Cellphone data is helping to improve travel demand modeling

By Chris Spahr
The Moore County Transportation Committee, working with the North Carolina DOT, has significantly increased the accuracy of its data collection for its long-range transportation plan thanks to the cutting edge technology of aggregated cell phone data developed by AirSage. The Pilot.com, a Moore County, NC, news source, reported that nearly 11.6 million trips were recorded from more than 3 million unique mobile devices between September 20, and October 18, 2012 to provide the most accurate portrait of people’s movement throughout the county with a particular focus on the U.S. 1 corridor.
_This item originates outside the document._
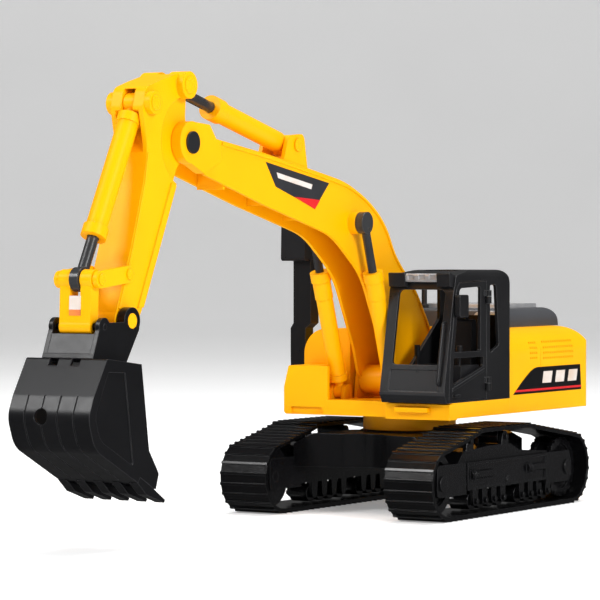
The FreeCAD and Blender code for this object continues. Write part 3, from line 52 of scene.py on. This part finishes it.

This information, presented to the Transportation Committee on October 16, is being used to determine whether a bypass is needed because of increasing traffic through a certain section of the corridor.

AirSage graphic
How AirSage Works (click to enlarge)

AirSage is a company that generates billions of anonymous location data points and aggregates them to show clusters of people and their movements. This aggregated data can be used by transportation planners to identify where and when congestion occurs on roadways. In contrast to traditional Household Transportation Surveys, which use small sample sizes that can represent as few as one out of every 100 households and rely on people’s memory of each trip, the data used by AirSage represented approximately one in six Moore County residents captured by their cell phone signals.  Once this data was analyzed, it showed that most of the travelers on the U.S. 1 corridor are either local traffic—residents who leave the community and return—or those who travel from outside the county to a local destination.  Very little of this traffic is through-traffic that would use a bypass.
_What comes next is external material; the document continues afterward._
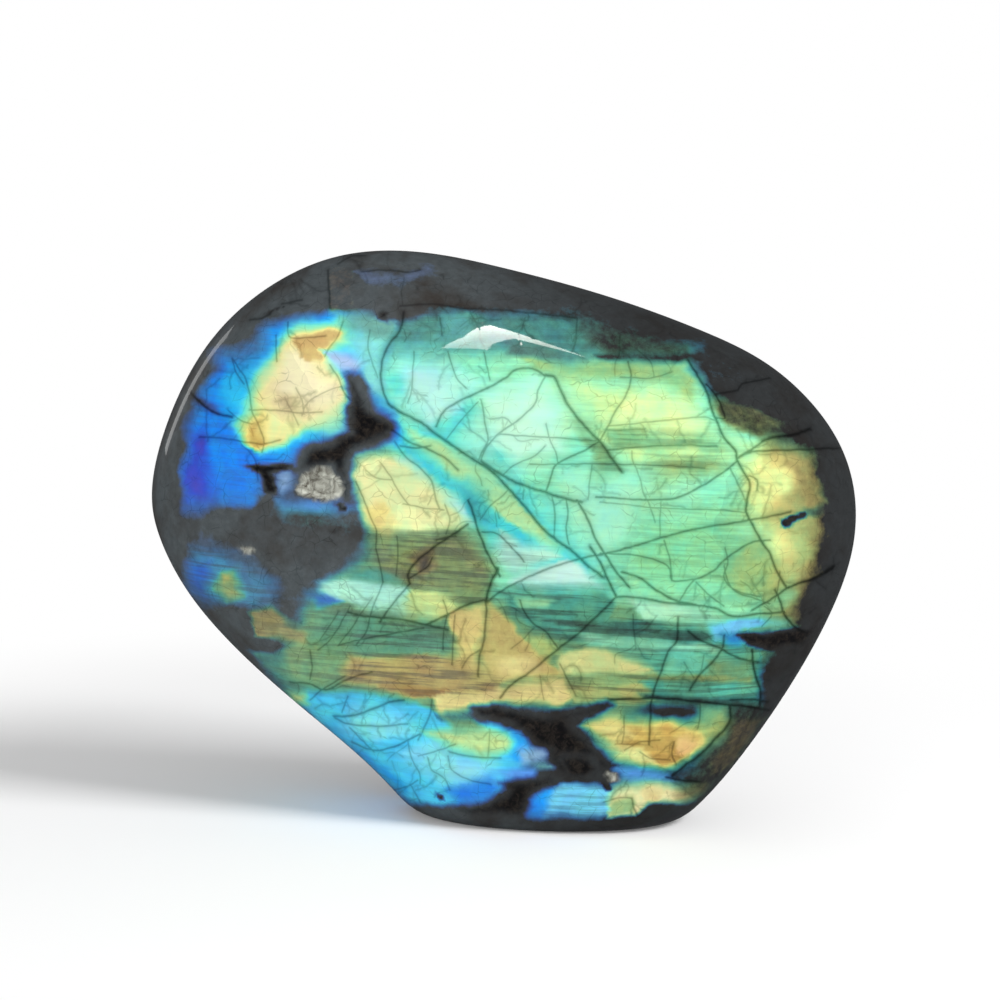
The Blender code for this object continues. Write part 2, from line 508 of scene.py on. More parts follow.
UPPER_LEFT = (
    flash("outer blue", 0.24, 0.92, 0.0, 0.3, 7,
          (186, 500), (184, 470), (192, 430), (196, 405), (207, 380), (222, 357), (240, 362), (262, 348),
          (270, 328), (300, 322), (330, 310), (350, 318), (368, 330), (372, 350), (368, 372), (352, 372),
          (346, 385), (345, 410), (340, 428), (310, 442), (300, 452), (290, 464), (262, 468), (262, 490),
          (250, 505), (225, 505), (200, 498)),
    flash("violet edge", 0.05, 0.72, 0.0, 0.1, 9,
          (184, 500), (186, 470), (194, 440), (206, 432), (209, 470), (210, 498)),
    flash("cyan ring", 0.37, 0.95, 0.0, 0.1, 8,
          (214, 395), (232, 366), (262, 356), (290, 328), (340, 318), (368, 345), (355, 370), (345, 400),
          (330, 432), (290, 450), (262, 455), (245, 425), (222, 410)),
    flash("teal cap", 0.52, 0.55, 0.1, 0.1, 6,
          (332, 312), (372, 318), (374, 345), (350, 336)),
    flash("yellow field", 0.80, 1.0, 0.2, 0.1, 8,
          (250, 402), (262, 374), (282, 348), (298, 328), (338, 326), (347, 342), (330, 354), (340, 375),
          (345, 395), (335, 415), (310, 428), (288, 442), (262, 452), (248, 442), (244, 424)),
    flash("cream heart", 0.82, 1.0, 0.5, 0.06, 12,
          (286, 352), (302, 350), (322, 366), (345, 386), (333, 410), (312, 420), (286, 408), (276, 385)),
    flash("tan veil", 0.86, 0.80, 0.3, 0.1, 7,
          (278, 392), (300, 395), (302, 415), (284, 416)),
    flash("gold top", 0.89, 0.86, 0.1, 0.08, 3,
          (296, 340), (332, 328), (345, 334), (328, 350), (322, 362), (306, 362), (300, 352)),
    flash("gold left", 0.88, 0.86, 0.0, 0.1, 5,
          (244, 424), (260, 416), (270, 444), (258, 452), (244, 442)),
    flash("lavender notch", 0.24, 0.85, 0.5, 0.1, 4,
          (322, 352), (345, 354), (366, 360), (356, 370), (334, 364)),
    flash("neck", 0.48, 0.85, 0.2, 0.1, 5,
          (350, 340), (372, 326), (400, 322), (388, 352), (384, 395), (374, 390), (362, 370)),
    flash("neck top", 0.50, 0.42, 0.2, 0.1, 5,
          (352, 318), (376, 312), (400, 320), (388, 340), (365, 338)),
    flash("deep neck", 0.28, 0.8, 0.0, 0.1, 5,
          (372, 396), (392, 412), (402, 432), (396, 444), (386, 428)),
    flash("lower blue lip", 0.27, 0.75, 0.1, 0.2, 5,
          (278, 496), (300, 502), (345, 504), (354, 509), (330, 516), (288, 518)),
    flash("little blue", 0.28, 0.75, 0.35, 0.2, 3,
          (272, 470), (288, 470), (294, 488), (282, 492)),
    flash("dim tail", 0.45, 0.10, 0.0, 0.3, 9,
          (262, 505), (330, 516), (362, 520), (350, 540), (290, 528)),
    flash("yellow lobe", 0.76, 0.97, 0.28, 0.1, 4,
          (360, 458), (382, 453), (412, 466), (440, 490), (462, 512), (470, 522), (466, 530), (430, 534),
          (392, 532), (366, 522), (356, 498), (353, 476)),
    flash("gold hem", 0.83, 0.9, 0.1, 0.2, 6,
          (364, 508), (384, 502), (398, 522), (380, 530), (366, 522)),
    flash("dark thorn", 0.15, 0.0, 0.0, 0.0, 3,
          (186, 392), (198, 398), (218, 412), (198, 404)),
)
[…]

Stephen Later, a Moore County community activist who opposes the construction of a new bypass, sees this data as support for his argument.  “This validates what we have been saying all along, that they should have gotten this kind of data before planning a freeway through such pristine land. Twenty-six months ago…we were told that one-third of the traffic on U.S. 1…was through traffic.  This underscores that a $300 million bypass would be a catastrophic waste of money.” The information gathered by AirSage will be used to develop a travel demand model that will evaluate current and future travel patterns and guide highway infrastructure decisions in the future.
Chris Spahr is a Graduate Assistant with SSTI.